Michael Hametner interpretiert Wolfgang Hilbigs Erzählung „Die Flaschen im Keller“ – erster Teil des Lesarten-Projekts der Wolfgang-Hilbig-Gesellschaft anlässlich des 80. Geburtstags des Dichters

I Die Auswahl von „Die Flaschen im Keller“

Ich kann mich gut daran erinnern, wie Wolfgang Hilbig „DIE FLASCHEN IM KELLER“ gelesen hat. Wann und wo die Lesung stattfand, erinnere ich nicht mehr, aber an die wenig modulierende Stimme kann ich mich erinnern. Sie klang immer ein wenig heiser, vielleicht vom Rauchen. Der Text umfasst in der Werkausgabe nur neun Druckseiten. Entstanden ist er 1987. In diesem Jahr zog Wolfgang Hilbig von Hanau nach Nürnberg, in die Nähe seiner späteren Frau Natascha Wodin, reiste mehrfach in die DDR und seine Erzählung „Die Weiber“ erschien als Buch. Weil es mit dem Trinken so akut war, zog er 1987 die Notbremse und wies sich selbst ein. Möglich, dass mir „Die Flaschen im Keller“ nicht nur durch Hilbigs Lesung so nah gekommen ist, sondern – erst heute von dieser „Notbremse“ wissend – auch als Ruf nach Hilfe.

II Was erzählt wird

Die Geschichte beginnt mit der Beschreibung des von Flaschen gefluteten Kellers als ein wahres Übel.
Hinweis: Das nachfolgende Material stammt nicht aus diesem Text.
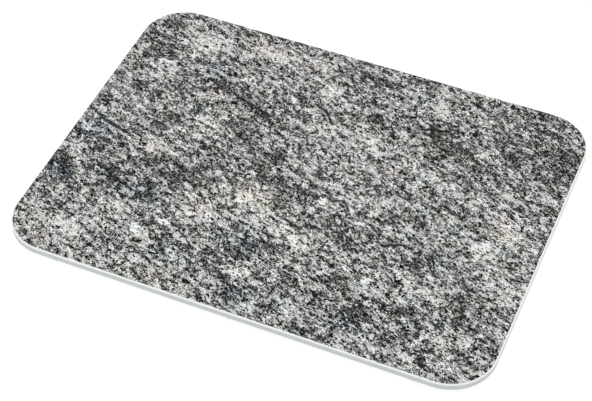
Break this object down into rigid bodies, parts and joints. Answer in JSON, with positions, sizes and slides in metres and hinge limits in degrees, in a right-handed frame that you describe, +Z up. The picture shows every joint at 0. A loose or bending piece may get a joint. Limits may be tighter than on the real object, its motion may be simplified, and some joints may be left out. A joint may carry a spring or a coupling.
{
  "type": "granite-effect glass work board",
  "caption": "Thin flat glass board with large rounded corners, a granite pattern printed on its top face and low rubber feet, used as a smooth hard work surface.",
  "frame": {"origin": "middle of the board in plan, on the surface that the feet stand on", "axes": "+X along the long side, +Y to the back, +Z up out of the patterned top face"},
  "size_m": [0.4, 0.3, 0.0097],
  "materials": {
    "toughened_glass": "satin ground edges, clear polished underside",
    "granite_ink": "printed grey granite pattern: fine pale, mid-grey and near-black grains",
    "white_coat": "opaque white coat, satin",
    "foot_rubber": "pale translucent moulded rubber, satin",
    "adhesive_film": "thin translucent adhesive film"
  },
  "bodies": {
    "root": {"glass_panel": "toughened_glass", "granite_print": "granite_ink", "white_undercoat": "white_coat", "foot_front_left": "foot_rubber", "adhesive_front_left": "adhesive_film", "foot_front_middle": "foot_rubber", "adhesive_front_middle": "adhesive_film", "foot_front_right": "foot_rubber", "adhesive_front_right": "adhesive_film", "foot_back_left": "foot_rubber", "adhesive_back_left": "adhesive_film", "foot_back_middle": "foot_rubber", "adhesive_back_middle": "adhesive_film", "foot_back_right": "foot_rubber", "adhesive_back_right": "adhesive_film"}
  },
  "joints": []
}
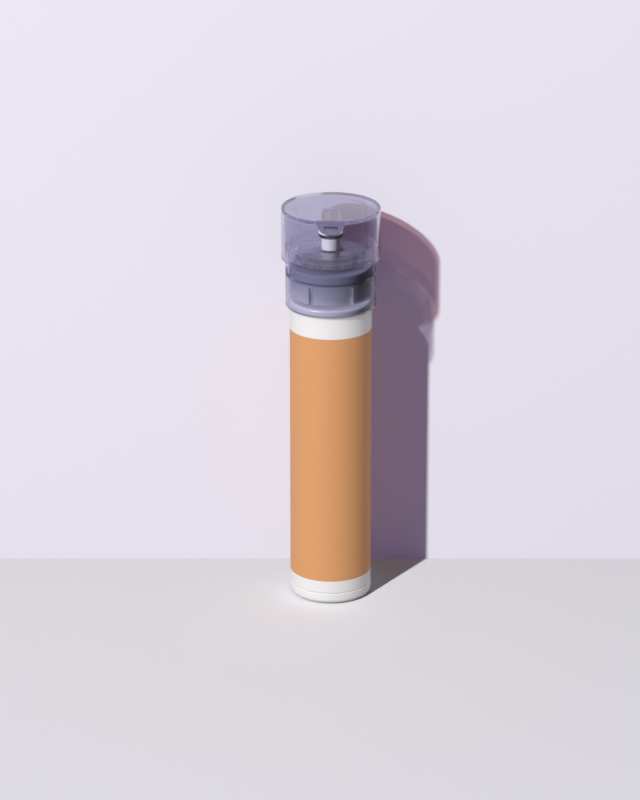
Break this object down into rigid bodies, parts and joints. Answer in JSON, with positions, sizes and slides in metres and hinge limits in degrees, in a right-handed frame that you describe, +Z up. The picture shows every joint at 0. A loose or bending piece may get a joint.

Hilbig schafft mit Worten wie: ergossen, Wogen, Flüssigkeit, Brandung, Meerarm, See die Assoziation einer Flut. Jene findet im Hauskeller unter der Wohnung des erzählenden Ich statt, das sie „die schrillste Stimme meiner schlaflosen Nächte“ nennt. Die Flaschen sind nicht einfach nur vergessene Flaschen, auch nicht abgestellt für baldige Entsorgung, sie stellen eine uneingeschränkte, unentrinnbare Macht dar. Ein Albtraum für den Erzähler, weil die Anwesenheit der Flaschen der Hauptgrund seines Daseins geworden war. In ihm habe sich Angst ausgebreitet, demnächst den Keller ausräumen zu müssen. Er sei nämlich eines Tages dafür die einzige gebrauchstüchtige männliche Person im Haus. Dies ist der Albtraum, der ihn jetzt, noch Kind, bereits verfolgt. Danach klärt uns der Erzähler über die Vorgeschichte der Flaschen auf. Sie galten einer großangelegten Mostproduktion. Eine unglaubliche Obstschwemme im nahen Garten war dafür Ursache. Wegen der drohenden Mostproduktion versuchte er, sich im Haus unsichtbar zu machen und war ständig zum Verlassen der häuslichen Zustände bereit. Aber so einfach ging das nicht. Der angeschaffte weiße Aluminiumbehälter, die Mostwanne, nehme ich als Unkundiger an, funktionierte nicht, nie, in keinem Herbst konnte sie die Obstinvasion bewältigen. Immer wieder musste der Behälter in seine Einzelteile zerlegt und wieder anders zusammengesetzt werden. Half aber nicht, auf dem Hof stauten sich Handwagen, Wannen, Wäschekörbe mit Äpfeln und Birnen, die verkocht werden wollten, was aber nicht ging. Alles wieder von vorn mit noch mehr Äpfeln und noch mehr Birnen. Das Ganze ist ein bedrohlicher Vorgang, wie im Märchen vom „Süßen Brei“, wo die gierige Mutter das „Töpfchen steh!“ vergessen hat. Nächtliche Versuche des Erzählers, den Haustieren den süßen Brei zum Fressen zuzuleiten, scheiterten an der schieren Menge, die bei den Tieren zu schwerstem Durchfall führte.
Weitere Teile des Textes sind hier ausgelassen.